Seeing the obvious things requires us to “do the simple things”. This is the price that we refuse to pay.
We prefer difficult, complex, intricate paths, because then it is easy to make excuses for not getting things done. There are some commonly used excuses, such as: “I can’t do it. I need to prepare myself. I don’t have time today. Maybe tomorrow”.
For example, we all know that developing habits is essential to changing behaviour.
In the training methods of the first group, you do the simple things immediately, and you can see the results in a matter of days.
In those of the second group, you study step by step and, after a few days of reading, you comprehend all that there is, and you decide you will return to the subject next week.
Understanding why we do not see the obvious illuminates the path and makes choices easier.
The key to life
Everything in life is acquired for a price. You pay in cash or instalments.
There is only one currency: energy.
When you pay in cash, you get a discount. When you pay in instalments, you get interest.
Interest is variable, and it can range from pain to suffering. Pleasure is what reduces the price to be paid.

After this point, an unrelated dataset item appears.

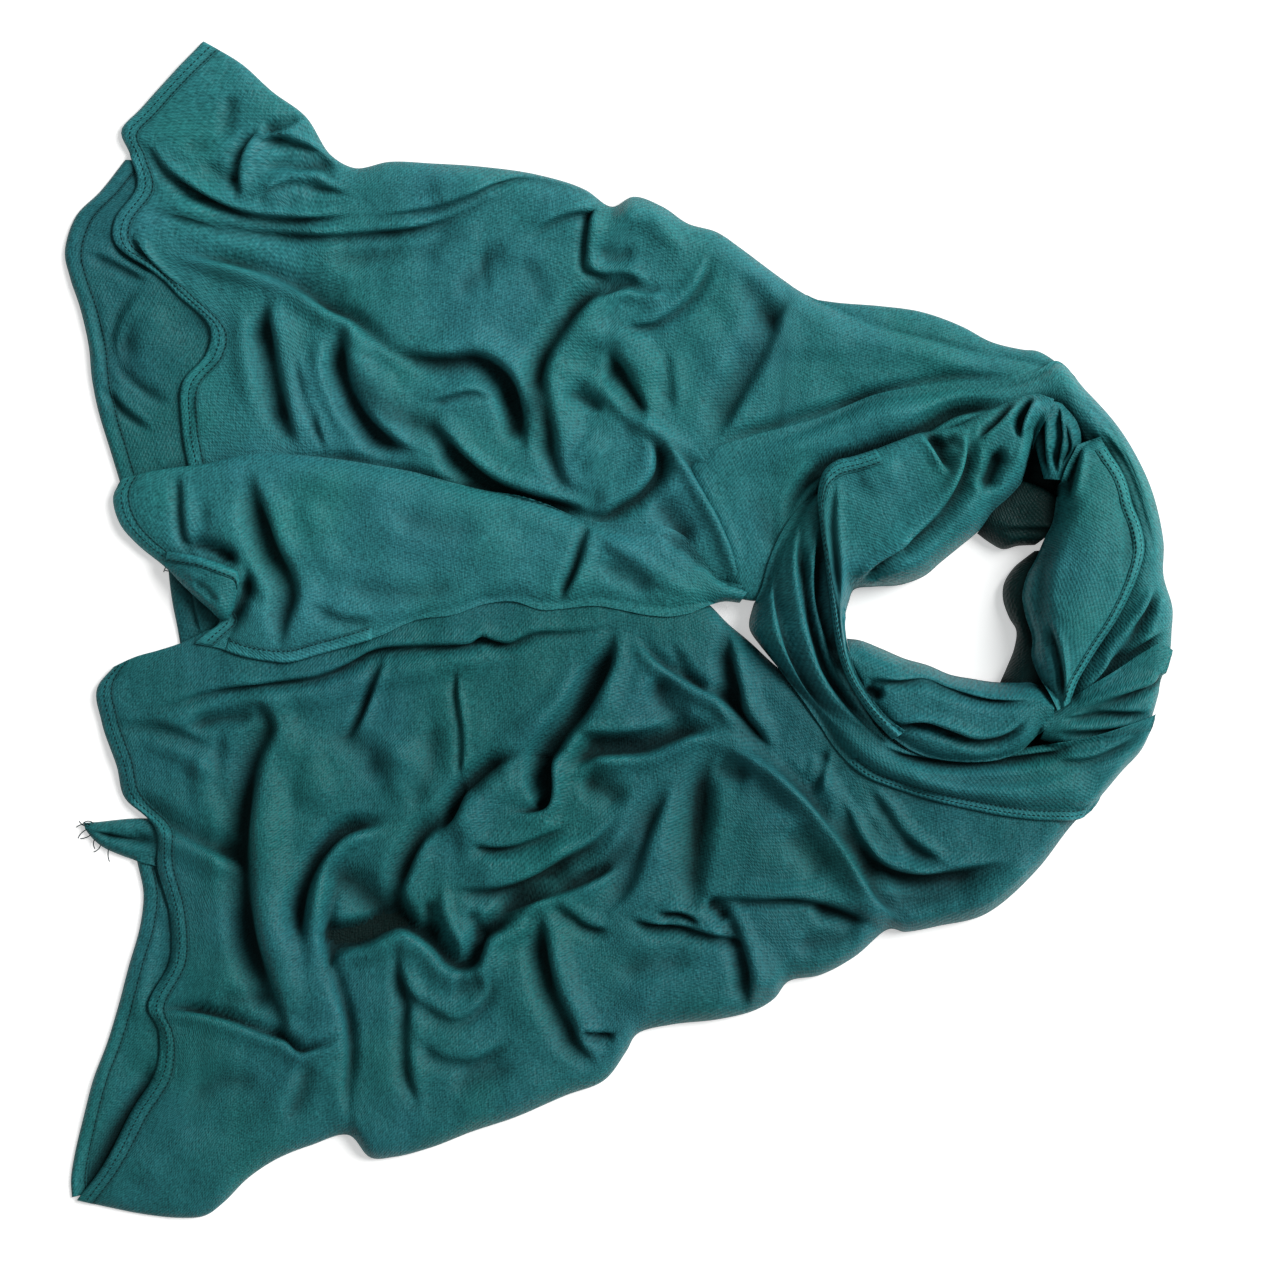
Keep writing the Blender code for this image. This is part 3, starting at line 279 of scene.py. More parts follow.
def shellMesh(name, plan, top, shape, thickness, uv, pocket, closed=True):
    # a thin closed shell: outer face, underside and rim
    rows, columns = shape
    count = rows * columns
    index = np.arange(count).reshape(rows, columns)
    a, b, c, d = (index[:-1, :-1].ravel(), index[1:, :-1].ravel(), index[1:, 1:].ravel(), index[:-1, 1:].ravel())
    faces = np.stack([a, b, c, d], 1)
    corner = plan[faces]
    turn = np.sum((corner[:, 1, 0] - corner[:, 0, 0]) * (corner[:, 2, 1] - corner[:, 0, 1])
                  - (corner[:, 1, 1] - corner[:, 0, 1]) * (corner[:, 2, 0] - corner[:, 0, 0]))
    if turn < 0:
        faces = faces[:, ::-1]
    loop = np.concatenate([index[0, :-1], index[:-1, -1], index[-1, :0:-1], index[:0:-1, 0]])
    following = np.roll(loop, -1)
    rim = np.stack([loop, following, following + count, loop + count], 1)
    area = np.sum(plan[loop, 0] * plan[following, 1] - plan[following, 0] * plan[loop, 1])
    if area > 0:
        rim = rim[:, ::-1]
    low = np.maximum(top - thickness, 0.02)
    place = np.concatenate([np.column_stack([plan, top]), np.column_stack([plan, low])])
    place[:, 0] += cloth["planShift"][0]
    place[:, 1] += cloth["planShift"][1]
    allFaces = np.concatenate([faces, faces[:, ::-1] + count, rim])
    return meshObject(name, place * cloth["mm"], allFaces, np.tile(uv, (2, 1)), np.tile(pocket, 2))


def meshObject(name, places, faces, uv=None, pocket=None):
    mesh = bpy.data.meshes.new(name)
    mesh.vertices.add(len(places))
    mesh.vertices.foreach_set("co", places.astype(np.float32).ravel())
    size = faces.shape[1]
    mesh.loops.add(faces.size)
    mesh.loops.foreach_set("vertex_index", faces.astype(np.int32).ravel())
    mesh.polygons.add(len(faces))
    mesh.polygons.foreach_set("loop_start", np.arange(0, faces.size, size, dtype=np.int32))
    mesh.update(calc_edges=True)
    mesh.polygons.foreach_set("use_smooth", np.ones(len(faces), bool))
    if uv is not None:
        layer = mesh.uv_layers.new(name="weave")
        layer.data.foreach_set("uv", (uv[faces.ravel()] * cloth["mm"]).astype(np.float32).ravel())
    # the painted shade of each point goes to the material as a point attribute
    if pocket is not None:
        shade = mesh.attributes.new("pocket", "FLOAT", "POINT")
        shade.data.foreach_set("value", pocket.astype(np.float32))
    mesh.validate()
    piece = bpy.data.objects.new(name, mesh)
    bpy.context.scene.collection.objects.link(piece)
    return piece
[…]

There are also special discount coupons for customers who buy in cash a few times, and also for regular customers who are always buying, albeit in small quantities. There are prizes with beautiful gold inscriptions that read “victory” or “success”. These give you a feeling of pleasure that can range from joy to happiness.
For humans, learning to acquire things means knowing how to distinguish between allied counsellors and saboteurs. While allies recommend paying in cash, saboteurs recommend paying in instalments.
Animals lack such a developed mind, and so they always pay cash. They went into extinction whenever they failed to do so.
If we embrace certain models of thought that prioritise that which is essential to fulfilling our life goals, i.e., if we move towards minimalist, Epicurean and Stoic behaviours, we will avoid the pains that we can control, in the fields of health, meaning and morality, thus reducing anxiety, anguish and shame.
If we live our achievements with joy, however small they may be, feeling the value of stillness and cultivating wisdom, we will avoid habits that erode the foundations of a good life, and so we will earn significant awards.
Knowing how to make adequate purchases ensures comfort, safety and peace.
We are talking about a store that opened its doors 4 billion years ago. To go shopping there, you need evaluation criteria.
The first criterion—also the oldest one—is to feel.
Knowing how to feel what goes on inside us, when we analyse our inner selves and the things that the outside world awake in us, is something that overrides all that we were taught about the value of knowledge.
The second criterion, much younger than the first one, is made up of feelings and emotions.
Analysing the feelings and emotions triggered in us—and the contexts in which this happens—is essential for living a more peaceful, less stressful, acceptable life.
Finally, the third criterion is thinking. This one is a newborn in comparison to the previous ones. This capacity has seen greater development among humans, and it can surely help us in analysing potential purchases suggested to us by the other evaluation criteria.
Thinking allows us to see if focus is casting its light on valid, unnecessary or non-existent needs.
Thinking can shift the focus towards solutions that can address the current need. This removes the obstacles that prevent us from moving forwards and ensures that the purchases made are indeed useful.
The strategy to be used must take into account the price to be paid in relation to the offered benefits.
This store sells:
Commitment, determination, discipline, breakthroughs, persistence, resilience. All these virtues are sold with a bundled toolkit that builds them or helps to repair them.
These tools are known as habits, focus and the courage to get things done.